▶ [WRITTEN PROBLEM]:
In the listing below, find the line holding "cad_parts[node].hide_render = cad_parts[node].hide_viewport" and the line holding "# as a size". Write out those two lines and all lines between, exactly, and nothing more.

## START

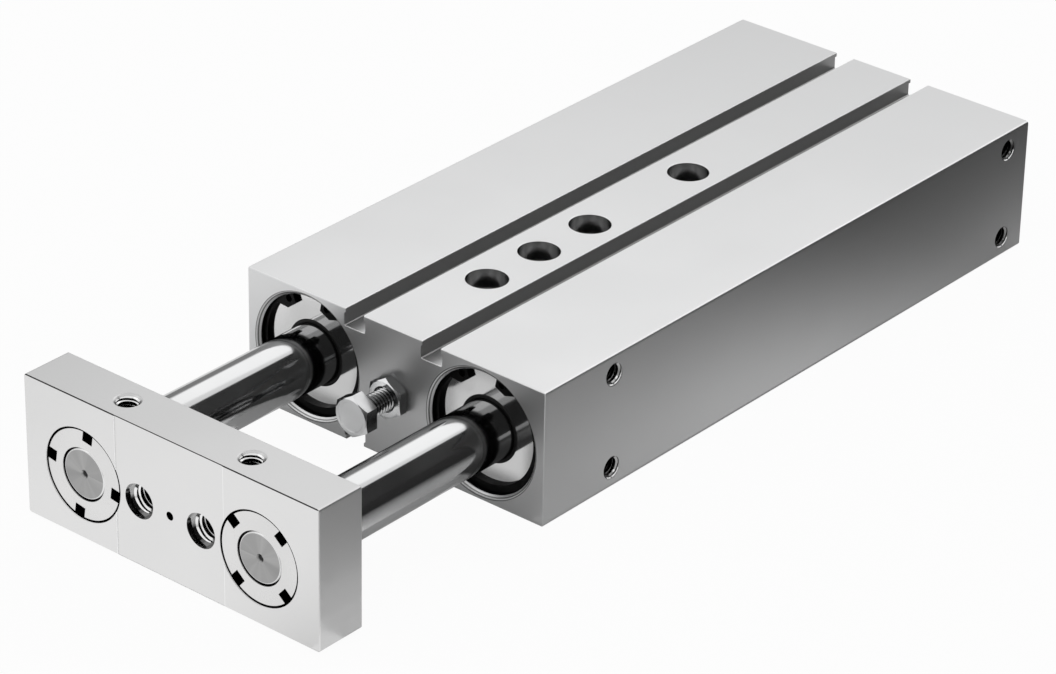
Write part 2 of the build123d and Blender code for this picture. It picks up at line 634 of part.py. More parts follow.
def make_channel_plug():
    """The press-in plug at the rear mouth of the long air channel."""
    y_rear = REAR_Y - CHANNEL_PLUG_SETBACK
    high_z = AXIS_Z + PORT_PITCH / 2
    radius = CHANNEL_DIAMETER / 2
    return rod(radius, y_rear - CHANNEL_PLUG_LENGTH, y_rear, CHANNEL_OFFSET, high_z)


parts = {
    "housing": make_housing(),
    "stop_screw": make_stop_screw(),
    "stop_lock_nut": make_stop_nut(),
    "air_channel_plug": make_channel_plug(),
    "yoke_plate": make_yoke_plate(),
}
for name, x in SIDES.items():
    front_circlip_y = GLAND_FRONT_Y - CIRCLIP_THICKNESS
    gland_groove_y = FRONT_Y + MOUTH_DEPTH + GLAND_O_RING_SETBACK
    cap_groove_y = REAR_Y - MOUTH_DEPTH - CAP_O_RING_SETBACK
    parts[name + "_front_gland"] = make_gland(x)
    parts[name + "_guide_bushes"] = make_bushes(x)
    parts[name + "_rod_wiper"] = make_wiper(x)
    parts[name + "_rod_seal"] = ring(
        ROD_R + RUNNING_FIT, ROD_SEAL_DIAMETER / 2, ROD_SEAL_FRONT_Y, ROD_SEAL_REAR_Y, x
    )
    parts[name + "_gland_o_ring"] = make_o_ring(x, gland_groove_y)
    parts[name + "_front_circlip"] = make_circlip(x, front_circlip_y, FRONT_CIRCLIP_ANGLE)
    parts[name + "_front_cushion"] = make_cushion(x, GLAND_REAR_Y)
    parts[name + "_rear_cap"] = make_rear_cap(x)
    parts[name + "_rear_cap_o_ring"] = make_o_ring(x, cap_groove_y)
    parts[name + "_rear_circlip"] = make_circlip(x, CAP_FACE_Y, REAR_CIRCLIP_ANGLE)
    parts[name + "_rear_cushion"] = make_cushion(x, CAP_NOSE_Y - CUSHION_THICKNESS)
    parts[name + "_piston_rod"] = make_piston_rod(x)
    parts[name + "_ring_nut"] = make_ring_nut(x, RING_SLOT_ANGLES[name])
    parts[name + "_piston"] = make_piston(x)
    parts[name + "_piston_seals"] = make_piston_seals(x)
    parts[name + "_piston_magnet"] = make_magnet(x)
    parts[name + "_piston_nut"] = make_piston_nut(x)

os.makedirs("parts", exist_ok=True)
for name, shape in parts.items():
    shape.label = name
    export_step(shape, f"parts/{name}.step")
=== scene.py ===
# %% [markdown]
# # Double piston cylinder: finish and light
#
# A flat aluminium housing holds two pistons side by side. Their chromed rods come out at the front and
# carry a steel yoke plate. Every piece of the machine is already there at its true size. This file only
# gives it what a drawing leaves out: cut threads, softened edges, the finish of each metal, and light.
#
# All lengths are in metres. X runs to the right, the rods run along Y towards the front (-Y), Z is up.

import bmesh
import bpy
import numpy as np
from mathutils import Matrix, Vector


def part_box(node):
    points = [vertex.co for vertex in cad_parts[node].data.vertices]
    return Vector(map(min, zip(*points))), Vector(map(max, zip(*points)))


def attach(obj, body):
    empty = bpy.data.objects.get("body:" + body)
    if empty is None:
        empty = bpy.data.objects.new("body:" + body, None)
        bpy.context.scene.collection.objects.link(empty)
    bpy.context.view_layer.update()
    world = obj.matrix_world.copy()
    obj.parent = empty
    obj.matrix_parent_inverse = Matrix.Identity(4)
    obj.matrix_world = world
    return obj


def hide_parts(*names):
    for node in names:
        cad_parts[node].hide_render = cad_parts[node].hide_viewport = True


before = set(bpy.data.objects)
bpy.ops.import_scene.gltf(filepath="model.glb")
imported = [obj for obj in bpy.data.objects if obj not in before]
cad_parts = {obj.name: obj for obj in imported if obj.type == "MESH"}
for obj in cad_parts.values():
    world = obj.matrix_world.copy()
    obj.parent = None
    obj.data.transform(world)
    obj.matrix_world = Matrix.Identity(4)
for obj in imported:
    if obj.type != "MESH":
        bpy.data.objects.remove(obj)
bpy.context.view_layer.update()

MM = 0.001
print("pieces in the frame:", len(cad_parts))

# %% [markdown]
# ## Measures read from the frame
#
# A new piece has to sit exactly where the machined one is. Copying coordinates by hand goes wrong as soon
# as a size changes, so the places are read from the boxes of the pieces that carry them.

# %% Places of the housing, the yoke and the two bores
housing_low, housing_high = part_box("housing")
yoke_low, yoke_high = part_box("yoke_plate")
gland_low, gland_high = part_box("right_front_gland")
AXIS_Z = (housing_low.z + housing_high.z) / 2
BORE_X = (gland_low.x + gland_high.x) / 2
SIDES = {"left": -BORE_X, "right": BORE_X}
BACK = (0, 1, 0)
FORWARD = (0, -1, 0)
DOWN = (0, 0, -1)
print("rod axes at x =", round(BORE_X / MM, 2), "mm, z =", round(AXIS_Z / MM, 2), "mm")

# %% [markdown]
# ## The camera
#
# The product is seen from its front right corner and from above, through a long lens. A long lens keeps
# the edges nearly parallel, which is how a catalogue shows a machine part. The camera is placed by two
# angles and a distance from the point that it looks at, and rolled a little about its line of sight.

# %% The camera at the front right corner
AIM = Vector((0.0055, -0.0553, 0.0185))
AZIMUTH = np.radians(39.82)
ELEVATION = np.radians(28.59)
ROLL = np.radians(1.09)
DISTANCE = 1.1257
LENS = 153.13

level = np.cos(ELEVATION)
backwards = Vector((np.sin(AZIMUTH) * level, -np.cos(AZIMUTH) * level, np.sin(ELEVATION)))
right = Vector((np.cos(AZIMUTH), np.sin(AZIMUTH), 0))
up = backwards.cross(right)
rolled_right = right * np.cos(ROLL) + up * np.sin(ROLL)
rolled_up = up * np.cos(ROLL) - right * np.sin(ROLL)
lens = bpy.data.cameras.new("camera")
lens.lens = LENS
lens.sensor_width = 36
lens.clip_start = 0.05
camera = bpy.data.objects.new("camera", lens)
camera.matrix_world = Matrix((rolled_right, rolled_up, backwards)).transposed().to_4x4()
camera.location = AIM + backwards * DISTANCE
bpy.context.scene.collection.objects.link(camera)
bpy.context.scene.camera = camera
bpy.context.scene.view_settings.view_transform = "Standard"
print("camera at", [round(v, 3) for v in camera.location])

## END

▶ [FINAL RESULT]:
        cad_parts[node].hide_render = cad_parts[node].hide_viewport = True


before = set(bpy.data.objects)
bpy.ops.import_scene.gltf(filepath="model.glb")
imported = [obj for obj in bpy.data.objects if obj not in before]
cad_parts = {obj.name: obj for obj in imported if obj.type == "MESH"}
for obj in cad_parts.values():
    world = obj.matrix_world.copy()
    obj.parent = None
    obj.data.transform(world)
    obj.matrix_world = Matrix.Identity(4)
for obj in imported:
    if obj.type != "MESH":
        bpy.data.objects.remove(obj)
bpy.context.view_layer.update()

MM = 0.001
print("pieces in the frame:", len(cad_parts))

# %% [markdown]
# ## Measures read from the frame
#
# A new piece has to sit exactly where the machined one is. Copying coordinates by hand goes wrong as soon
# as a size changes, so the places are read from the boxes of the pieces that carry them.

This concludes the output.